How to build each story

  1. Write it out in full STAR — don't keep it only in your head.
  2. Quantify the Result — %, time saved, users affected, bugs reduced.
  3. Use "I" — interviewers score your actions.
  4. Trim to ~90 seconds spoken; have a 30-second version too.
  5. Practice out loud — the gap between "I know this story" and "I can tell it well" is large.

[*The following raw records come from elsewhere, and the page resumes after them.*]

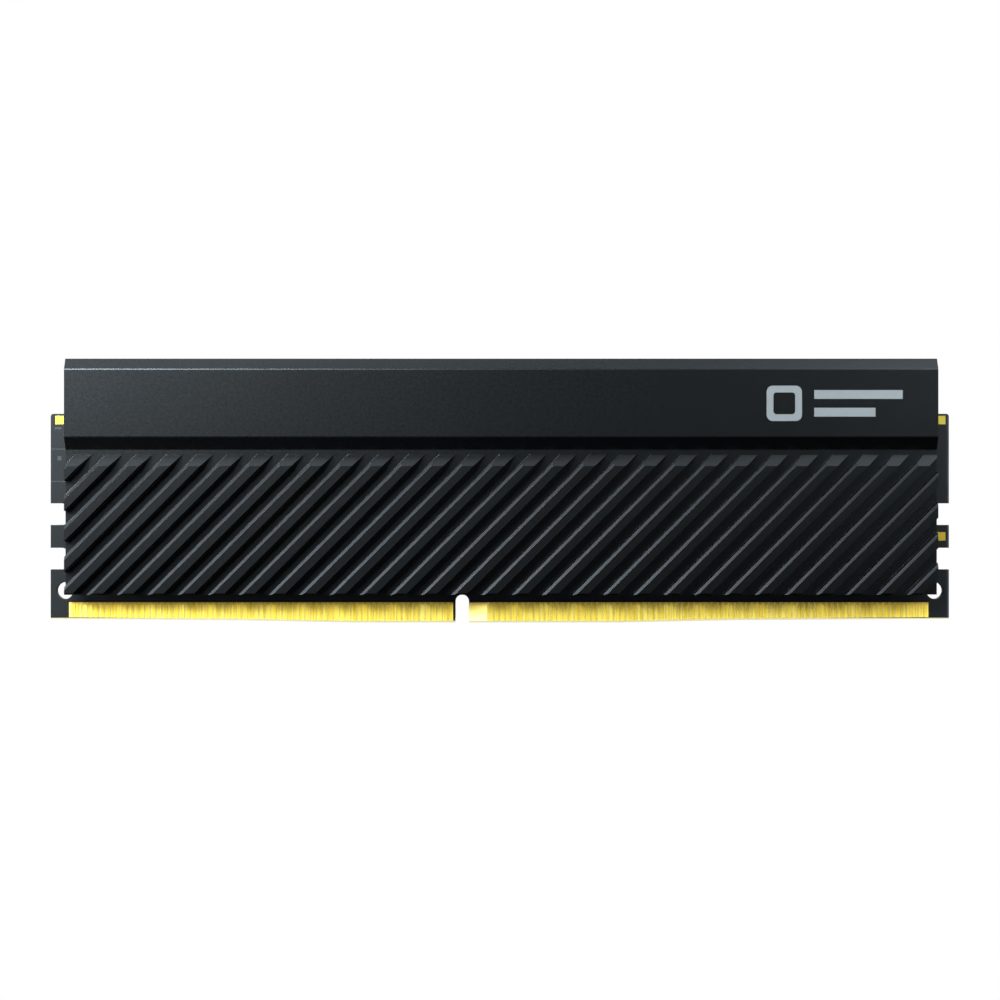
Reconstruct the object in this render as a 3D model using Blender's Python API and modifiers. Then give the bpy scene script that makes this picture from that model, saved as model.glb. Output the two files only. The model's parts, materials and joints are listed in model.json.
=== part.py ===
"""Desktop memory module with a two-shell ribbed heat spreader.

X runs along the board, Y through its thickness with the front at -Y, and Z up.
The origin is the middle of the lower board edge, the face that seats in the socket.
"""
import math

import bmesh
import bpy
from mathutils import Vector

MM = 0.001

# Circuit board: a 133.35 x 31.0 mm card, 1.40 mm thick over its contacts.
BOARD_LENGTH = 133.35 * MM
BOARD_HEIGHT = 31.0 * MM
BOARD_THICKNESS = 1.30 * MM
BOARD_CORNER_RADIUS = 0.4 * MM
BOARD_END = BOARD_LENGTH / 2
BOARD_FACE = BOARD_THICKNESS / 2

# The lower edge is lowest along its middle and rises in two slopes towards each end.
EDGE_FLAT_CENTRE = -2.0 * MM
EDGE_FLAT_HALF = 19.6 * MM
EDGE_RAMP_LENGTH = 17.3 * MM
EDGE_RAMP_RISE = 0.35 * MM
EDGE_END_RISE = 0.55 * MM
EDGE_CHAMFER = 0.28 * MM

# Openings in the board's outline.
KEY_CENTRE_X = 61.1 * MM - BOARD_END
KEY_WIDTH = 2.0 * MM
KEY_DEPTH = 4.15 * MM
KEY_ROUNDNESS = 0.98
LATCH_HEIGHTS = (9.5 * MM, 16.1 * MM)
LATCH_SIZE = 3.2 * MM
LATCH_DEPTH = 2.5 * MM
LATCH_RADIUS = 0.75 * MM
HOLE_DIAMETER = 2.5 * MM
HOLE_INSET = 2.1 * MM
HOLE_HEIGHT = 4.75 * MM

# Edge contacts: two groups on each side of the board, on one pitch.
CONTACT_PITCH = 0.85 * MM
CONTACT_WIDTH = 0.60 * MM
CONTACT_TOP = 3.0 * MM
CONTACT_INSET = 3.35 * MM
CONTACT_COUNT_LEFT = 67
CONTACT_COUNT_RIGHT = 77
CONTACT_THICKNESS = 0.04 * MM
BUS_HEIGHT = 0.4 * MM
SURFACE_GAP = 0.01 * MM

# Bare gold pads on the parts of the board that stick out past the shells.
PAD_SIZE = 1.25 * MM
PAD_TOP_MARGIN = 0.30 * MM
PAD_LEFT_MARGIN = 0.70 * MM
PAD_RIGHT_MARGIN = 0.53 * MM

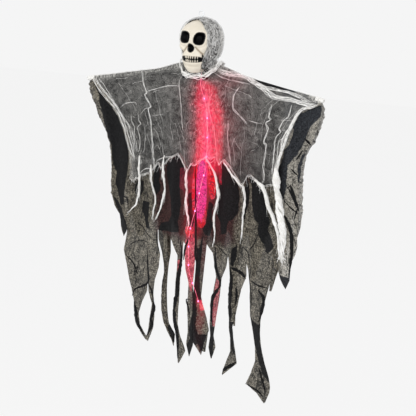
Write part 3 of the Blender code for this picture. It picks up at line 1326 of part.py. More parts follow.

Don't forget the hard ones

  • Failure stories — "a time you were wrong," "a time you missed a deadline," "feedback that was hard to hear." Every loop has these. A failure story must end in a genuine lesson and changed behavior.
  • Conflict stories — peer, manager, cross-functional.
  • "Disagree and commit" — strongly held opinion, overruled, committed anyway.

Why this works

Under interview pressure, recall collapses. A pre-built, practiced matrix means that whatever angle they ask from, you already have a mapped, rehearsed story — you're retrieving, not inventing.

What NOT to do

  • Don't memorize word-for-word scripts — they sound robotic and fall apart under follow-up questions. Memorize the beats, speak naturally.
  • Don't stretch one story to cover everything — interviewers compare notes; reusing the same story across an entire loop is a red flag.

Senior framing

The senior approach is treating behavioral prep like system design: map the requirement space (the principles), then build coverage. The depth of your follow-up answers ("dive deep" on the technical details of your own story) is what actually separates levels — so know your stories deeply enough to go three questions deep on any of them.

Follow-up questions

  • How many distinct stories do you actually need for a 5-round loop?
  • How do you handle a question you have no story for?
  • Why shouldn't you memorize behavioral answers word-for-word?

Common mistakes

  • Memorizing rigid scripts that break under follow-up probing.
  • Reusing one story across the whole loop — interviewers compare notes.
  • Skipping failure/conflict stories because they're uncomfortable.
  • Not practicing out loud, so delivery is rough.
  • Stories without quantified results.

Edge cases

  • Asked about an LP you have no story for — adapt the closest story and be honest about scope rather than fabricating.

Real-world examples

  • Amazon's 16 Leadership Principles; similar structured loops at other large companies.